■ Given problem: Begin with the first line of the listing and quote every line through the one containing "- third / 2)"; give only those lines.

■ Data:
☆ ☆ ☆
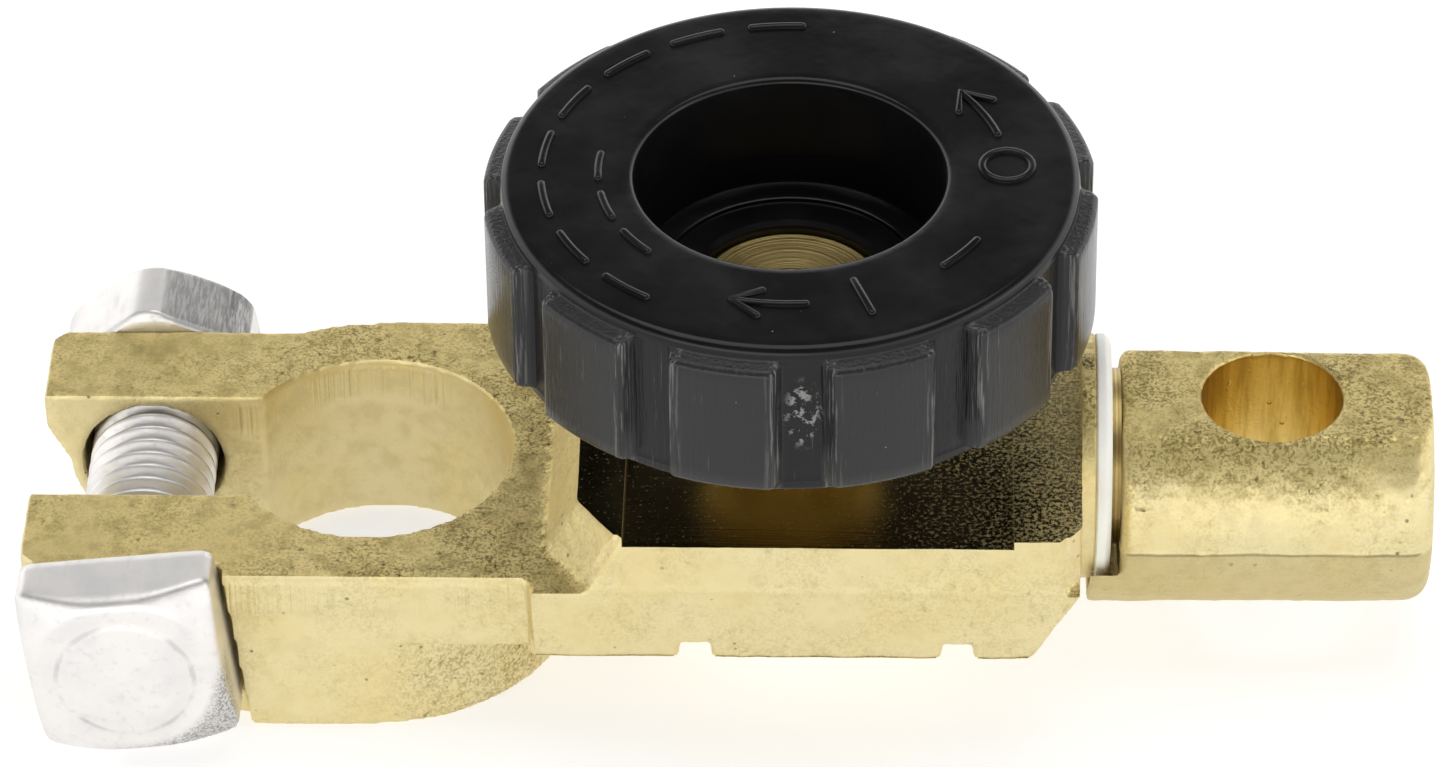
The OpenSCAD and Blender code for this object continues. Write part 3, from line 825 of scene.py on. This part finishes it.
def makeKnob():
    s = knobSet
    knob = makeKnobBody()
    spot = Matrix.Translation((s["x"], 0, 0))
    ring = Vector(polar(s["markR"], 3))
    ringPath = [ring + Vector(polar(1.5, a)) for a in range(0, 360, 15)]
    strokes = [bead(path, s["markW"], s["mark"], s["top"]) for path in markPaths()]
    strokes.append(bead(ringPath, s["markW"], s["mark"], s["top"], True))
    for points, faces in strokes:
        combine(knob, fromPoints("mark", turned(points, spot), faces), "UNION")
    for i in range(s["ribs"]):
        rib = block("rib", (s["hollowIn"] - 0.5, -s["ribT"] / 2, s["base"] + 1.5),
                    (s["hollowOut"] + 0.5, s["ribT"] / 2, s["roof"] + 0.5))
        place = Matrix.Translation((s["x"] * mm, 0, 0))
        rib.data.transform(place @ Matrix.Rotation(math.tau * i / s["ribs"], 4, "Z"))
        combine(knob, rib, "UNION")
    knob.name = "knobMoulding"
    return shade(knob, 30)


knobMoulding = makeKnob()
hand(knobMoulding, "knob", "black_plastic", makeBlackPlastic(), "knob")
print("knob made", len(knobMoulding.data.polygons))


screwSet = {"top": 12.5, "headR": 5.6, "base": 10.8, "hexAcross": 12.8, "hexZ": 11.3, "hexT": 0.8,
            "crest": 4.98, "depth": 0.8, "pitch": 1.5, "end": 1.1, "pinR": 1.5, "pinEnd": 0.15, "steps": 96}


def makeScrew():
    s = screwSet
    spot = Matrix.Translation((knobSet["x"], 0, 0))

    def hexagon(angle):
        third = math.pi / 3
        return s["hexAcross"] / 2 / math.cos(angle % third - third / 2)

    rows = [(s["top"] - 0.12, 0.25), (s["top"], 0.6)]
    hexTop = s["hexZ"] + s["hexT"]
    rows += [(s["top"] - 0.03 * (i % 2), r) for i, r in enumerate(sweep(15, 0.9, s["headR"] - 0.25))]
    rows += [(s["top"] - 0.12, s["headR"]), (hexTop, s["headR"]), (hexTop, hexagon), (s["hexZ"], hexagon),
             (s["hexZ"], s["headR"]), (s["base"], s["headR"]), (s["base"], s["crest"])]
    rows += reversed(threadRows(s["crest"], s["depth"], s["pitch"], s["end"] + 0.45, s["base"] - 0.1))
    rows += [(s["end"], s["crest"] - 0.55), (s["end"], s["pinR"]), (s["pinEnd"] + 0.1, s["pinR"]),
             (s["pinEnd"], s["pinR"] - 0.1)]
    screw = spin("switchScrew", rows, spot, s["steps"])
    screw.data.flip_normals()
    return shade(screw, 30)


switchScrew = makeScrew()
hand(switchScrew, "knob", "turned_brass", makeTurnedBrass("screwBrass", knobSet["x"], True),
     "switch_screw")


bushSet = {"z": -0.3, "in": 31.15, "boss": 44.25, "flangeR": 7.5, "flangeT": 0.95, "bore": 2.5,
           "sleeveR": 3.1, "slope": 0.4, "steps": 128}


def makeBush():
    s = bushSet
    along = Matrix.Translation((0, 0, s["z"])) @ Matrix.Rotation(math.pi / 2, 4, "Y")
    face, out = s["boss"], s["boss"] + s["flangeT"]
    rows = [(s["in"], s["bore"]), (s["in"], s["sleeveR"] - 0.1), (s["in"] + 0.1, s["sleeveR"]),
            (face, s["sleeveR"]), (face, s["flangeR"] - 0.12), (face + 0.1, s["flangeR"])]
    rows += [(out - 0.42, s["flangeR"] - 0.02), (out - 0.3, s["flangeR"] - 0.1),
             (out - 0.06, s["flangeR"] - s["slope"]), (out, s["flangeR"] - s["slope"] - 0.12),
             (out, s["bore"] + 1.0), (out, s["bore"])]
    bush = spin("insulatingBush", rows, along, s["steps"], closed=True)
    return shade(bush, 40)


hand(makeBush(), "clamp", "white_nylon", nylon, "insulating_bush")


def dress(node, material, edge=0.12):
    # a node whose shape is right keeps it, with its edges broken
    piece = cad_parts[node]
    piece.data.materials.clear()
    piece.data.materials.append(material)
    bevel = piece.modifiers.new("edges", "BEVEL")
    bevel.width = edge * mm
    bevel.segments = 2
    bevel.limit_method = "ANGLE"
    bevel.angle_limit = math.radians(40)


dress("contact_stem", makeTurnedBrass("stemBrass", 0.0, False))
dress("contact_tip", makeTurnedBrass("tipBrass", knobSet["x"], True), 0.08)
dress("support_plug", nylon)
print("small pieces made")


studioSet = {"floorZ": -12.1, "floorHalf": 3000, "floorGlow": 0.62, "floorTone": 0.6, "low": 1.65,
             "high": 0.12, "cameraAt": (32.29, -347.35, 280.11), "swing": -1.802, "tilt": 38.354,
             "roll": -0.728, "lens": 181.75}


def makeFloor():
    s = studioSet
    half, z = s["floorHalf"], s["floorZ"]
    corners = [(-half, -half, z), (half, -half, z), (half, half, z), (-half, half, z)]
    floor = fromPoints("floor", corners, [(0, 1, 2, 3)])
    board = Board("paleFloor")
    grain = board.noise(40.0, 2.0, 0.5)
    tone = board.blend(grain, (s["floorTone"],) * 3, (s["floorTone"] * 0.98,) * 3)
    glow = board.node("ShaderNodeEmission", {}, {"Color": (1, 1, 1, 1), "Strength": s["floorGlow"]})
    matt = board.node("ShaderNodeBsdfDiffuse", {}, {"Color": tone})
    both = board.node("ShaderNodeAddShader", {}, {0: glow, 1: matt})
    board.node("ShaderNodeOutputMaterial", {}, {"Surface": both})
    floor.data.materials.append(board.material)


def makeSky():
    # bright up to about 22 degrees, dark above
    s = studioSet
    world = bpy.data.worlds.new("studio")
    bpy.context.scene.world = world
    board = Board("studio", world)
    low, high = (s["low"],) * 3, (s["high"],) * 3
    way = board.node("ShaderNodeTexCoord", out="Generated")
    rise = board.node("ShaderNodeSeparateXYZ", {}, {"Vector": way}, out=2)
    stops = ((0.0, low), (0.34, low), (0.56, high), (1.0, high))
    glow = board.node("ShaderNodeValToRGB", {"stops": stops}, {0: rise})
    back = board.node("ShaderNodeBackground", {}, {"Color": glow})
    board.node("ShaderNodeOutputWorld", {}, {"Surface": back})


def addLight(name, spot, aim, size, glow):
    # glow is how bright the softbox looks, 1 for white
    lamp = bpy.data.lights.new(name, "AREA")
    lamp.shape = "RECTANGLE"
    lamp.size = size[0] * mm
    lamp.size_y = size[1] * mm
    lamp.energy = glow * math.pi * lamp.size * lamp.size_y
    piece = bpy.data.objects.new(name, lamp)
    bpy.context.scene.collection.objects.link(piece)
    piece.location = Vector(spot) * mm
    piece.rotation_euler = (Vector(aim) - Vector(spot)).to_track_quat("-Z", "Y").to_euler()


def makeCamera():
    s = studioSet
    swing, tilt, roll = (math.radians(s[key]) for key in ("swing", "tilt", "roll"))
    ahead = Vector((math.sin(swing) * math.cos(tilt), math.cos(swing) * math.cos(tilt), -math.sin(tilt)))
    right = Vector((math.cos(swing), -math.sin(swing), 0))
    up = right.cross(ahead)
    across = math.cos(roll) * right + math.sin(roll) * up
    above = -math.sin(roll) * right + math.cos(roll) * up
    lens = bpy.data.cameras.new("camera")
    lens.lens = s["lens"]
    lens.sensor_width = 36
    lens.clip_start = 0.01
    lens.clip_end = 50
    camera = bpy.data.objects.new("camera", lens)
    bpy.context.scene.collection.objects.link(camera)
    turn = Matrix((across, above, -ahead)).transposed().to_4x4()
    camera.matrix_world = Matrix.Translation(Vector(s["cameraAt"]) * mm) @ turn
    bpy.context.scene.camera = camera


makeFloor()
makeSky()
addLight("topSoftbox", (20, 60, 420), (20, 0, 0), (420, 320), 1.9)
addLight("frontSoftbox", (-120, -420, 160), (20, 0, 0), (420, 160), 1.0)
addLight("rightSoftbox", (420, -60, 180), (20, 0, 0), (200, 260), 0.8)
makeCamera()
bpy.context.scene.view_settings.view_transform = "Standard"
☆ ☆ ☆
■ Answer to the problem:
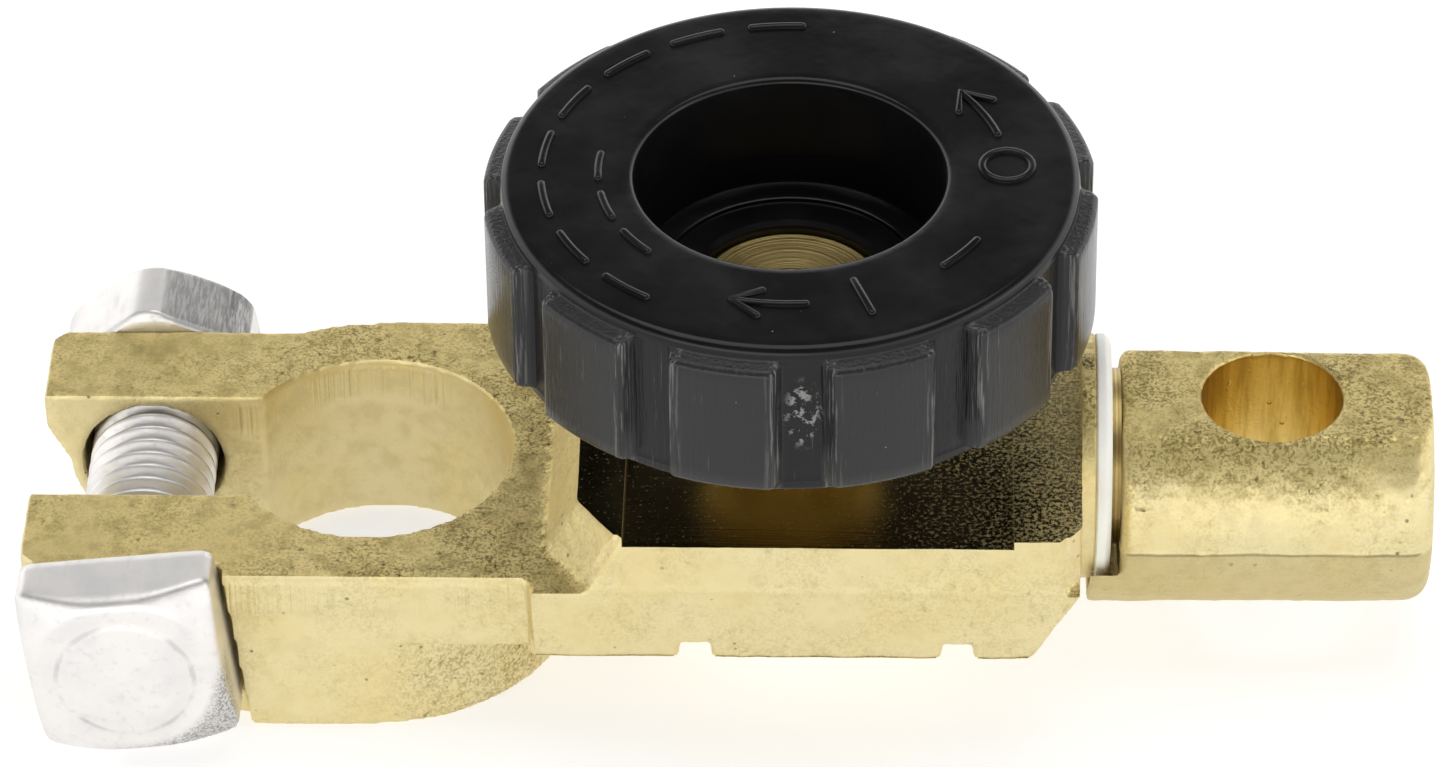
The OpenSCAD and Blender code for this object continues. Write part 3, from line 825 of scene.py on. This part finishes it.
def makeKnob():
    s = knobSet
    knob = makeKnobBody()
    spot = Matrix.Translation((s["x"], 0, 0))
    ring = Vector(polar(s["markR"], 3))
    ringPath = [ring + Vector(polar(1.5, a)) for a in range(0, 360, 15)]
    strokes = [bead(path, s["markW"], s["mark"], s["top"]) for path in markPaths()]
    strokes.append(bead(ringPath, s["markW"], s["mark"], s["top"], True))
    for points, faces in strokes:
        combine(knob, fromPoints("mark", turned(points, spot), faces), "UNION")
    for i in range(s["ribs"]):
        rib = block("rib", (s["hollowIn"] - 0.5, -s["ribT"] / 2, s["base"] + 1.5),
                    (s["hollowOut"] + 0.5, s["ribT"] / 2, s["roof"] + 0.5))
        place = Matrix.Translation((s["x"] * mm, 0, 0))
        rib.data.transform(place @ Matrix.Rotation(math.tau * i / s["ribs"], 4, "Z"))
        combine(knob, rib, "UNION")
    knob.name = "knobMoulding"
    return shade(knob, 30)


knobMoulding = makeKnob()
hand(knobMoulding, "knob", "black_plastic", makeBlackPlastic(), "knob")
print("knob made", len(knobMoulding.data.polygons))


screwSet = {"top": 12.5, "headR": 5.6, "base": 10.8, "hexAcross": 12.8, "hexZ": 11.3, "hexT": 0.8,
            "crest": 4.98, "depth": 0.8, "pitch": 1.5, "end": 1.1, "pinR": 1.5, "pinEnd": 0.15, "steps": 96}


def makeScrew():
    s = screwSet
    spot = Matrix.Translation((knobSet["x"], 0, 0))

    def hexagon(angle):
        third = math.pi / 3
        return s["hexAcross"] / 2 / math.cos(angle % third - third / 2)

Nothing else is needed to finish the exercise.